--- BEGIN GIVEN MATERIAL ---

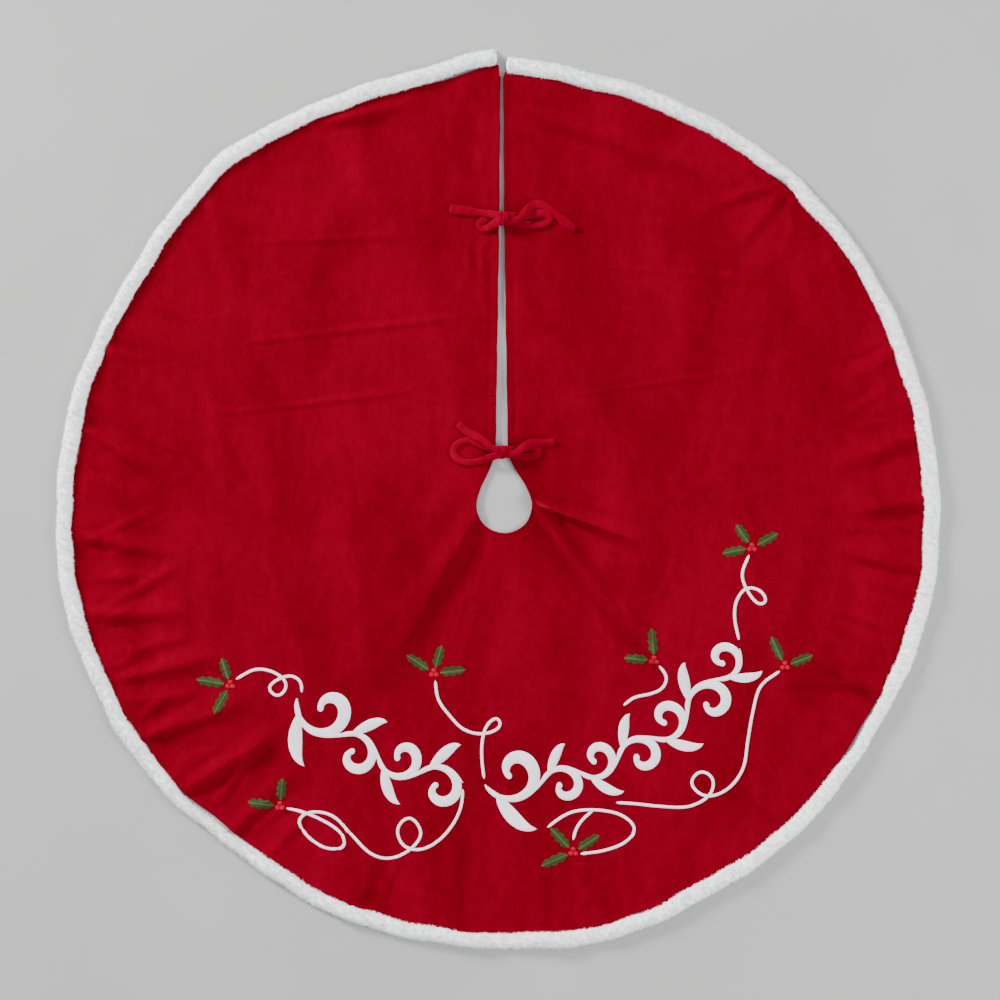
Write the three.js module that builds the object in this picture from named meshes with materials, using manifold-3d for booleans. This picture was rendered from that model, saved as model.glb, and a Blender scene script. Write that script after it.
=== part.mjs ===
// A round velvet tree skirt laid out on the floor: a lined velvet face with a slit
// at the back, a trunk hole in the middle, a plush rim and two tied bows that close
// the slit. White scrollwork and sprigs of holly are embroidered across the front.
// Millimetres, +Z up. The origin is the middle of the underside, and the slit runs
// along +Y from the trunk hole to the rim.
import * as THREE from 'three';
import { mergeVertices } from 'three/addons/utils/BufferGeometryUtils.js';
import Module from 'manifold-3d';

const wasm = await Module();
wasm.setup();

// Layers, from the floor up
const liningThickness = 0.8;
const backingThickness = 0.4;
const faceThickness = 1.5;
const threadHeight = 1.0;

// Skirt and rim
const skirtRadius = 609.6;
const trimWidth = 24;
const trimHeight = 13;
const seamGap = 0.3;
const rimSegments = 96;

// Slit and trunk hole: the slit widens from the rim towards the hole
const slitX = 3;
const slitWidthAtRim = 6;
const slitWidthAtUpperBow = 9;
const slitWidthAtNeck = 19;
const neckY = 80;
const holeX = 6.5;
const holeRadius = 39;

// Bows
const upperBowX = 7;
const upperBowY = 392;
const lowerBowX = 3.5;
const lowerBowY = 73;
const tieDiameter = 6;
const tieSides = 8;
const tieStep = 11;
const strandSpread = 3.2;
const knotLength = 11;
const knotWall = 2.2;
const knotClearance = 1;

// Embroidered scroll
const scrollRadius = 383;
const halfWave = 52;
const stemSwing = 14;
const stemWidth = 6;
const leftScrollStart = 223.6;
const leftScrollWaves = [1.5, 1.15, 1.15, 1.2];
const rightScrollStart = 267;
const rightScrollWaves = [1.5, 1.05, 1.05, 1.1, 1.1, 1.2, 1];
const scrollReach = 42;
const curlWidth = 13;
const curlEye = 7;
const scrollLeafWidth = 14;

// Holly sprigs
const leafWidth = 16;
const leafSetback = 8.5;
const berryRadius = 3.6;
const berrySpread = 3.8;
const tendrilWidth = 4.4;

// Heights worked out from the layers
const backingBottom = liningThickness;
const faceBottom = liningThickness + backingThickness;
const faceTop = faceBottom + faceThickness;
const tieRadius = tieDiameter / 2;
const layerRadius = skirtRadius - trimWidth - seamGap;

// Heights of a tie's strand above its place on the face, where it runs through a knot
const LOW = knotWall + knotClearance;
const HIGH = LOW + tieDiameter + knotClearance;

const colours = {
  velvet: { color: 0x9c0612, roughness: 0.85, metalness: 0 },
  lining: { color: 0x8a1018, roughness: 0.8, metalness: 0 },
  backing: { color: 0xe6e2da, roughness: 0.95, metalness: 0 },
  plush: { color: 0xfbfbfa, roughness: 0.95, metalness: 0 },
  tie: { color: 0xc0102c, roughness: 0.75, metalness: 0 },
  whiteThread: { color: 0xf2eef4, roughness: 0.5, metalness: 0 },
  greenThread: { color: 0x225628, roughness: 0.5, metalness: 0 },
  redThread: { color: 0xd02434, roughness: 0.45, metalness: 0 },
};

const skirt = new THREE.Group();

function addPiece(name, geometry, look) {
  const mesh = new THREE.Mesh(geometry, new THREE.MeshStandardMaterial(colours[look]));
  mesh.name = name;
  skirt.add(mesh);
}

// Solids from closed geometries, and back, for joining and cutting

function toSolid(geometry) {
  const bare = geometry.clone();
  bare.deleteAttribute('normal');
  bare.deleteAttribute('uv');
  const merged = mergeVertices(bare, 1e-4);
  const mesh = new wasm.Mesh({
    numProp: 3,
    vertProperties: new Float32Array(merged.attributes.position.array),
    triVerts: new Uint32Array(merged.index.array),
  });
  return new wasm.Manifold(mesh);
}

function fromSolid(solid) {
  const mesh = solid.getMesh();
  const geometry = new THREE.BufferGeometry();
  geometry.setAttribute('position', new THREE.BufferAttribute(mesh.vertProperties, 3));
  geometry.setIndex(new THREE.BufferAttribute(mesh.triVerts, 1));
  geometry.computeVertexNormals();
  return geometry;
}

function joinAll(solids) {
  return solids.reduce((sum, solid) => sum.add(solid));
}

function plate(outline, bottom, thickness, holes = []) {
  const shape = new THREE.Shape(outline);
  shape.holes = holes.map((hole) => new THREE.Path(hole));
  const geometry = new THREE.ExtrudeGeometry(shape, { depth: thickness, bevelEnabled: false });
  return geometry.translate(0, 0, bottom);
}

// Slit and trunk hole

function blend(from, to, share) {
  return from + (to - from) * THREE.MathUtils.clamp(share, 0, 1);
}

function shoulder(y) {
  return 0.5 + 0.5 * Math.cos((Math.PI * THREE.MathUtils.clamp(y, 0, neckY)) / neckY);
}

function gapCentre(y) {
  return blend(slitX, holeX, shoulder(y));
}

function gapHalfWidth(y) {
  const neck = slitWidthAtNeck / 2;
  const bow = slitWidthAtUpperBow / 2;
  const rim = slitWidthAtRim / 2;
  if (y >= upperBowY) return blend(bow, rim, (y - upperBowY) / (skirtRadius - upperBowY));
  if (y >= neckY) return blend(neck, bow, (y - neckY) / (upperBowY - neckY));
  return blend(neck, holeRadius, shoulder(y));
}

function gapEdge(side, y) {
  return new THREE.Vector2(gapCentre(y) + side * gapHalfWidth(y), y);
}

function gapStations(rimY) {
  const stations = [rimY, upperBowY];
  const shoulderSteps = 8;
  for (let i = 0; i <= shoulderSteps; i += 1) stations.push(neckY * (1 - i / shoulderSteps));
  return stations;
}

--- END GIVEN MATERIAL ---

**REQUEST**
Your answer should be exactly the lines of the data above, from the first through the line containing "wasm.setup();".

**SOLUTION**
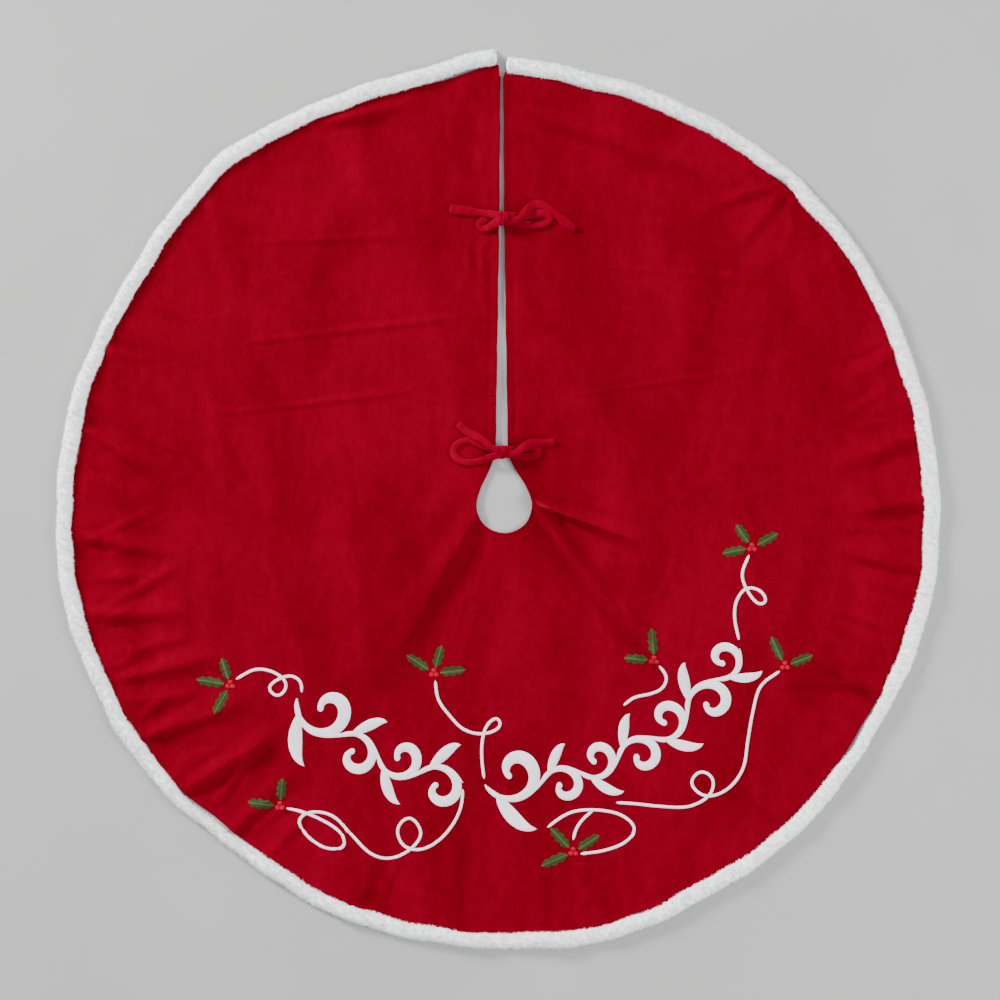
Write the three.js module that builds the object in this picture from named meshes with materials, using manifold-3d for booleans. This picture was rendered from that model, saved as model.glb, and a Blender scene script. Write that script after it.
=== part.mjs ===
// A round velvet tree skirt laid out on the floor: a lined velvet face with a slit
// at the back, a trunk hole in the middle, a plush rim and two tied bows that close
// the slit. White scrollwork and sprigs of holly are embroidered across the front.
// Millimetres, +Z up. The origin is the middle of the underside, and the slit runs
// along +Y from the trunk hole to the rim.
import * as THREE from 'three';
import { mergeVertices } from 'three/addons/utils/BufferGeometryUtils.js';
import Module from 'manifold-3d';

const wasm = await Module();
wasm.setup();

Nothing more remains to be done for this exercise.